━━━━━ RECORD EXTRACTS ━━━━━

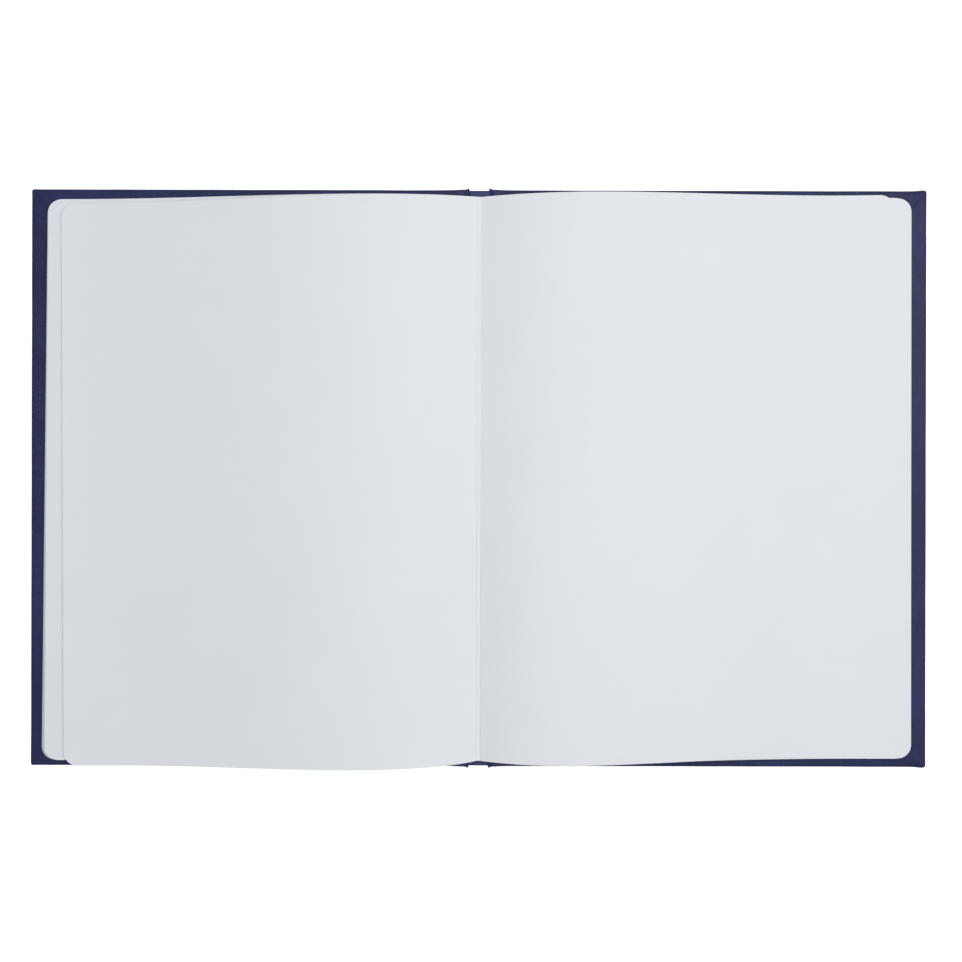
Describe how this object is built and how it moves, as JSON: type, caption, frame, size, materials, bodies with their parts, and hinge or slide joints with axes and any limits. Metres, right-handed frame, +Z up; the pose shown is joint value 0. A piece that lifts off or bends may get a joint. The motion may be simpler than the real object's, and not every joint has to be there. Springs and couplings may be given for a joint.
{
  "type": "pilot logbook",
  "caption": "Large hardback logbook lying open flat: cloth-covered case, sewn blank leaves with rounded corners arching up from the gutter; covers close and leaves lift.",
  "frame": {"origin": "on the table under the middle of the spine, with the book lying open", "axes": "+X across the open spread towards the back cover, +Y along the spine towards the head, +Z up"},
  "size_m": [0.4488, 0.2888, 0.0223],
  "materials": {
    "book_cloth": "navy woven book cloth, matt with a faint sheen",
    "board": "dense grey binder's board",
    "endpaper": "heavy smooth white endpaper",
    "page_paper": "smooth white writing paper",
    "mull_gauze": "open-weave cotton gauze, glued",
    "kraft_lining": "brown kraft paper",
    "linen_thread": "twisted linen thread"
  },
  "bodies": {
    "spine": {"spine_strip": "board", "spine_cloth": "book_cloth", "spine_lining": "kraft_lining", "spine_mull": "mull_gauze", "sewing_thread": "linen_thread", "front_joint_cloth": "book_cloth", "back_joint_cloth": "book_cloth", "signature_1_fold": "page_paper", "signature_2_fold": "page_paper", "signature_3_fold": "page_paper", "signature_4_fold": "page_paper", "signature_5_fold": "page_paper", "signature_6_fold": "page_paper", "signature_7_fold": "page_paper"},
    "front_cover": {"front_board": "board", "front_cover_cloth": "book_cloth", "front_mull_wing": "mull_gauze", "front_pastedown": "endpaper"},
    "front_pages": {"front_flyleaf": "endpaper", "signature_1": "page_paper", "signature_2": "page_paper", "signature_3": "page_paper"},
    "front_leaves": {"signature_4_leaf_1": "page_paper", "signature_4_leaf_2": "page_paper", "signature_4_leaf_3": "page_paper"},
    "front_page": {"signature_4_leaf_4": "page_paper"},
    "back_cover": {"back_board": "board", "back_cover_cloth": "book_cloth", "back_mull_wing": "mull_gauze", "back_pastedown": "endpaper"},
    "back_pages": {"back_flyleaf": "endpaper", "signature_7": "page_paper", "signature_6": "page_paper", "signature_5": "page_paper"},
    "back_leaves": {"signature_4_leaf_6": "page_paper", "signature_4_leaf_7": "page_paper", "signature_4_leaf_8": "page_paper"},
    "back_page": {"signature_4_leaf_5": "page_paper"}
  },
  "joints": [
    {"name": "front_cover_hinge", "type": "hinge", "parent": "spine", "child": "front_cover", "pos_m": [-0.002, 0, 0.00375], "axis": [0, 1, 0], "range_deg": [0, 90], "deforming": ["front_joint_cloth", "signature_3", "signature_4_leaf_1", "signature_4_leaf_2", "signature_4_leaf_3", "signature_4_leaf_4"]},
    {"name": "front_pages_lift", "type": "hinge", "parent": "front_cover", "child": "front_pages", "pos_m": [0, 0, 0.009], "axis": [0, -1, 0], "range_deg": [-6, 0]},
    {"name": "front_leaves_lift", "type": "hinge", "parent": "front_pages", "child": "front_leaves", "pos_m": [0, 0, 0.009], "axis": [0, -1, 0], "range_deg": [-10, 0]},
    {"name": "front_page_turn", "type": "hinge", "parent": "front_leaves", "child": "front_page", "pos_m": [0, 0, 0.009], "axis": [0, -1, 0], "range_deg": [-29, 0]},
    {"name": "back_cover_hinge", "type": "hinge", "parent": "spine", "child": "back_cover", "pos_m": [0.002, 0, 0.00375], "axis": [0, -1, 0], "range_deg": [0, 90], "deforming": ["back_joint_cloth", "signature_5", "signature_4_leaf_6", "signature_4_leaf_7", "signature_4_leaf_8", "signature_4_leaf_5"]},
    {"name": "back_pages_lift", "type": "hinge", "parent": "back_cover", "child": "back_pages", "pos_m": [0, 0, 0.009], "axis": [0, 1, 0], "range_deg": [-6, 0]},
    {"name": "back_leaves_lift", "type": "hinge", "parent": "back_pages", "child": "back_leaves", "pos_m": [0, 0, 0.009], "axis": [0, 1, 0], "range_deg": [-10, 0]},
    {"name": "back_page_turn", "type": "hinge", "parent": "back_leaves", "child": "back_page", "pos_m": [0, 0, 0.009], "axis": [0, 1, 0], "range_deg": [-29, 0]}
  ]
}
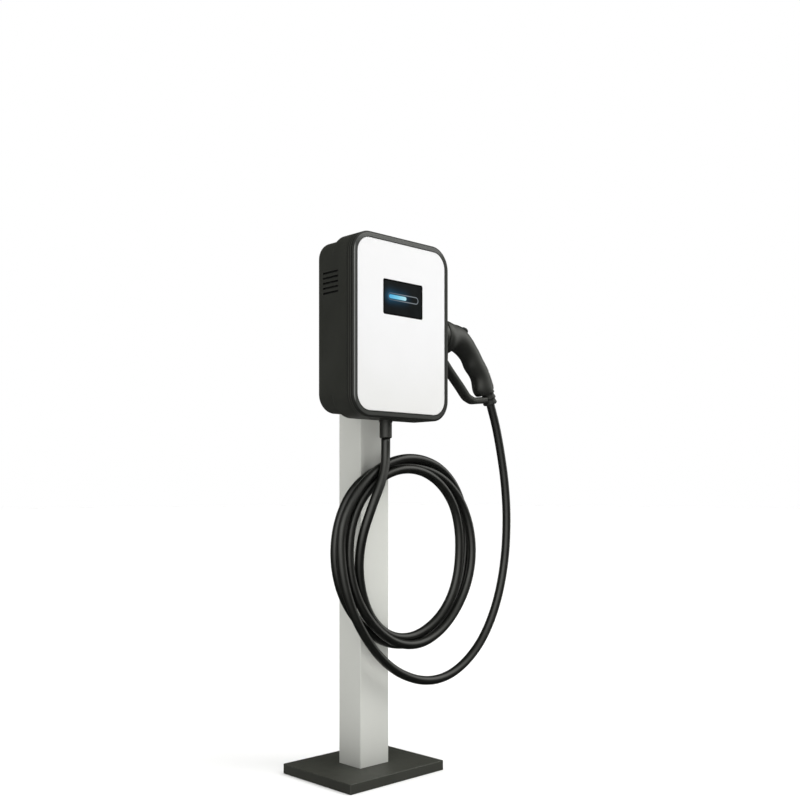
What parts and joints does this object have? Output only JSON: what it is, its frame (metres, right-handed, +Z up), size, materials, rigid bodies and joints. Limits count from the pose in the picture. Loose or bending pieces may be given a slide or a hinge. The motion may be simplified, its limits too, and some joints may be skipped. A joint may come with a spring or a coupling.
{
  "type": "ev charging post",
  "caption": "Free-standing electric vehicle charging post: square post on a covered foot plate, screen-fronted charger box, coiled cable and a pistol-grip connector in a side holster.",
  "frame": {"origin": "centre of the post's footprint, on the ground under the foot plate", "axes": "+X to the right of the charger's face, -Y the way the face looks, +Z up the post"},
  "size_m": [0.533, 0.2259, 1.104],
  "materials": {
    "post_paint": "satin powder coat",
    "base_paint": "fine texture powder coat",
    "hook_paint": "satin powder coat",
    "galvanised_steel": "galvanised",
    "zinc_steel": "zinc plated",
    "aluminium_plate": "milled",
    "housing_plastic": "fine texture",
    "frame_plastic": "fine texture",
    "panel_white": "gloss",
    "screen_face": "gloss",
    "module_dark": "matt",
    "module_grey": "matt",
    "board_green": "gloss lacquer",
    "brass_parts": "plain",
    "seal_rubber": "matt",
    "filter_foam": "open foam",
    "cable_rubber": "satin sheath",
    "handle_plastic": "fine texture",
    "nose_plastic": "satin",
    "latch_plastic": "matt"
  },
  "bodies": {
    "post_assembly": {"adapter_bolts": "zinc_steel", "adapter_plate": "aluminium_plate", "board_components": "module_dark", "board_standoffs": "brass_parts", "cable_coil": "cable_rubber", "cable_hook": "hook_paint", "cable_lead": "cable_rubber", "cable_root": "cable_rubber", "cable_tail": "cable_rubber", "contactor": "module_grey", "control_board": "board_green", "current_sensor_ring": "module_dark", "din_rail": "zinc_steel", "earth_stud": "brass_parts", "energy_meter": "module_grey", "foot_plate": "galvanised_steel", "frame_screws": "zinc_steel", "frame_seal": "seal_rubber", "front_frame": "frame_plastic", "front_panel": "panel_white", "holster": "handle_plastic", "holster_screws": "zinc_steel", "hook_screws": "zinc_steel", "housing_screws": "zinc_steel", "inner_plate": "galvanised_steel", "inner_plate_screws": "zinc_steel", "outlet_gland": "handle_plastic", "outlet_gland_seal": "seal_rubber", "outlet_locknut": "handle_plastic", "post_cap": "housing_plastic", "post_tube": "post_paint", "reader_antenna": "board_green", "rear_housing": "housing_plastic", "residual_current_monitor": "module_grey", "rivet_nuts": "zinc_steel", "screen_bracket": "module_dark", "screen_glass": "screen_face", "screen_module": "module_dark", "supply_gland": "handle_plastic", "supply_locknut": "handle_plastic", "terminal_block": "module_grey", "vent_filter": "filter_foam"},
    "connector": {"connector_shell_front": "handle_plastic", "connector_shell_rear": "handle_plastic", "connector_nose": "nose_plastic", "contact_sleeves": "brass_parts", "latch_pin": "zinc_steel", "latch_spring": "zinc_steel", "shell_screws": "zinc_steel", "clamp_collar": "latch_plastic", "cable_end": "cable_rubber"},
    "latch": {"latch_lever": "latch_plastic"},
    "base_cover": {"base_cover": "base_paint"}
  },
  "joints": [
    {"name": "connector_pull", "type": "slide", "parent": "post_assembly", "child": "connector", "axis": [1, 0, 0], "range_m": [0, 0.1]},
    {"name": "thumb_latch", "type": "hinge", "parent": "connector", "child": "latch", "pos_m": [0.207, -0.066, 0.951], "axis": [0, 1, 0], "range_deg": [0, 6], "stiffness_Nm_per_rad": 1.5, "springref_deg": -8.59, "deforming": ["latch_spring"]},
    {"name": "cover_lift", "type": "slide", "parent": "post_assembly", "child": "base_cover", "axis": [0, 0, 1], "range_m": [0, 0.14]}
  ]
}
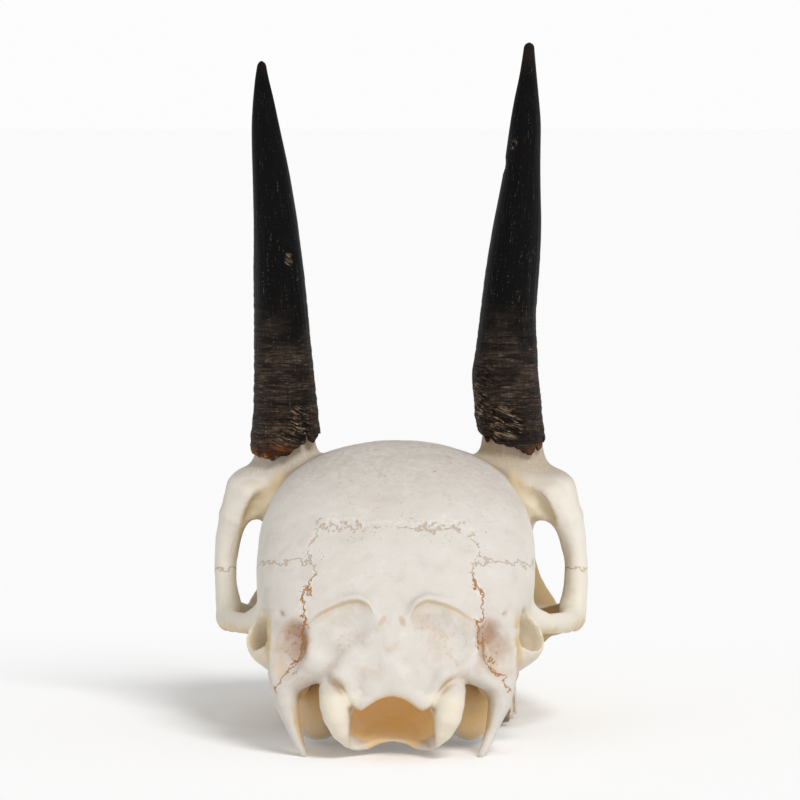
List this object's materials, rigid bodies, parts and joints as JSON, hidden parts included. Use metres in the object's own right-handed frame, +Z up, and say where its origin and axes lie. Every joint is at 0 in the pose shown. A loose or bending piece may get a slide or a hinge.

━━━━━

▶ [EXERCISE DETAILS]:
Look through the material above and pick out each line holding the word "shown".

▶ [FULL RESPONSE]:
Describe how this object is built and how it moves, as JSON: type, caption, frame, size, materials, bodies with their parts, and hinge or slide joints with axes and any limits. Metres, right-handed frame, +Z up; the pose shown is joint value 0. A piece that lifts off or bends may get a joint. The motion may be simpler than the real object's, and not every joint has to be there. Springs and couplings may be given for a joint.
List this object's materials, rigid bodies, parts and joints as JSON, hidden parts included. Use metres in the object's own right-handed frame, +Z up, and say where its origin and axes lie. Every joint is at 0 in the pose shown. A loose or bending piece may get a slide or a hinge.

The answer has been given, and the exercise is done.